- [Work required] Reproduce all of the data exactly, with no line skipped.

- [Information supplied]
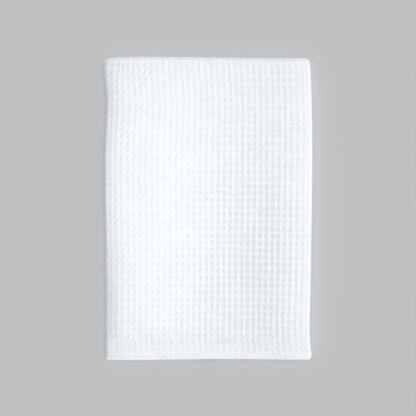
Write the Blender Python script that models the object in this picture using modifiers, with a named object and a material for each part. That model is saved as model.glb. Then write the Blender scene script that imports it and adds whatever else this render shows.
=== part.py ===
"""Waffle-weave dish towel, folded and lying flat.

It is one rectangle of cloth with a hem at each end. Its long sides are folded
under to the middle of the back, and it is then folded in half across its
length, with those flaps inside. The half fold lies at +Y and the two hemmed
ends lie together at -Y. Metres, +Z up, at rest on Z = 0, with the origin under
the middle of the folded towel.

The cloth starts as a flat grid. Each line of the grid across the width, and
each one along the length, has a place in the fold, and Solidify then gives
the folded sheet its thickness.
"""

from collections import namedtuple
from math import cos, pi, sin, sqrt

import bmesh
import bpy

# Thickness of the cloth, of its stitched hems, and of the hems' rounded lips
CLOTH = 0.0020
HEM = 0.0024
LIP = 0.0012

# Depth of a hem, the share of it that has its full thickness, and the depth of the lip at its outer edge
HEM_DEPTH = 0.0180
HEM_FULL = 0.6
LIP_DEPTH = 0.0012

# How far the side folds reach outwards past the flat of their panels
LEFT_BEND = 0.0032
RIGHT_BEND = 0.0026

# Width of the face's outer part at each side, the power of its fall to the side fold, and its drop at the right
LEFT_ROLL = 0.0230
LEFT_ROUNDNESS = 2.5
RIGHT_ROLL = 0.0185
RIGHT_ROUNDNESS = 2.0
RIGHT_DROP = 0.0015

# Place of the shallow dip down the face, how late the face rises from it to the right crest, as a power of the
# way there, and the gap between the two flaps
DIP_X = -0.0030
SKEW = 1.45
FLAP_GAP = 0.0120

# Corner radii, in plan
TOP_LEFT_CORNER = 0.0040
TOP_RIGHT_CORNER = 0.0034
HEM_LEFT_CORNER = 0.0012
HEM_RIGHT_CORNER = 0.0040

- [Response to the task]
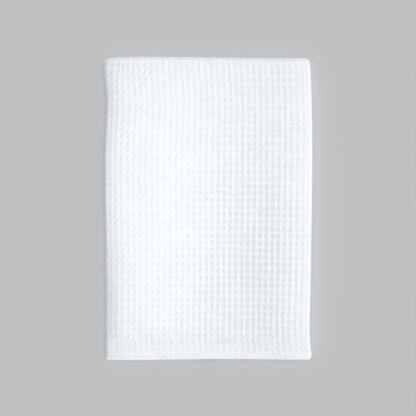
Write the Blender Python script that models the object in this picture using modifiers, with a named object and a material for each part. That model is saved as model.glb. Then write the Blender scene script that imports it and adds whatever else this render shows.
=== part.py ===
"""Waffle-weave dish towel, folded and lying flat.

It is one rectangle of cloth with a hem at each end. Its long sides are folded
under to the middle of the back, and it is then folded in half across its
length, with those flaps inside. The half fold lies at +Y and the two hemmed
ends lie together at -Y. Metres, +Z up, at rest on Z = 0, with the origin under
the middle of the folded towel.

The cloth starts as a flat grid. Each line of the grid across the width, and
each one along the length, has a place in the fold, and Solidify then gives
the folded sheet its thickness.
"""

from collections import namedtuple
from math import cos, pi, sin, sqrt

import bmesh
import bpy

# Thickness of the cloth, of its stitched hems, and of the hems' rounded lips
CLOTH = 0.0020
HEM = 0.0024
LIP = 0.0012

# Depth of a hem, the share of it that has its full thickness, and the depth of the lip at its outer edge
HEM_DEPTH = 0.0180
HEM_FULL = 0.6
LIP_DEPTH = 0.0012

# How far the side folds reach outwards past the flat of their panels
LEFT_BEND = 0.0032
RIGHT_BEND = 0.0026

# Width of the face's outer part at each side, the power of its fall to the side fold, and its drop at the right
LEFT_ROLL = 0.0230
LEFT_ROUNDNESS = 2.5
RIGHT_ROLL = 0.0185
RIGHT_ROUNDNESS = 2.0
RIGHT_DROP = 0.0015

# Place of the shallow dip down the face, how late the face rises from it to the right crest, as a power of the
# way there, and the gap between the two flaps
DIP_X = -0.0030
SKEW = 1.45
FLAP_GAP = 0.0120

# Corner radii, in plan
TOP_LEFT_CORNER = 0.0040
TOP_RIGHT_CORNER = 0.0034
HEM_LEFT_CORNER = 0.0012
HEM_RIGHT_CORNER = 0.0040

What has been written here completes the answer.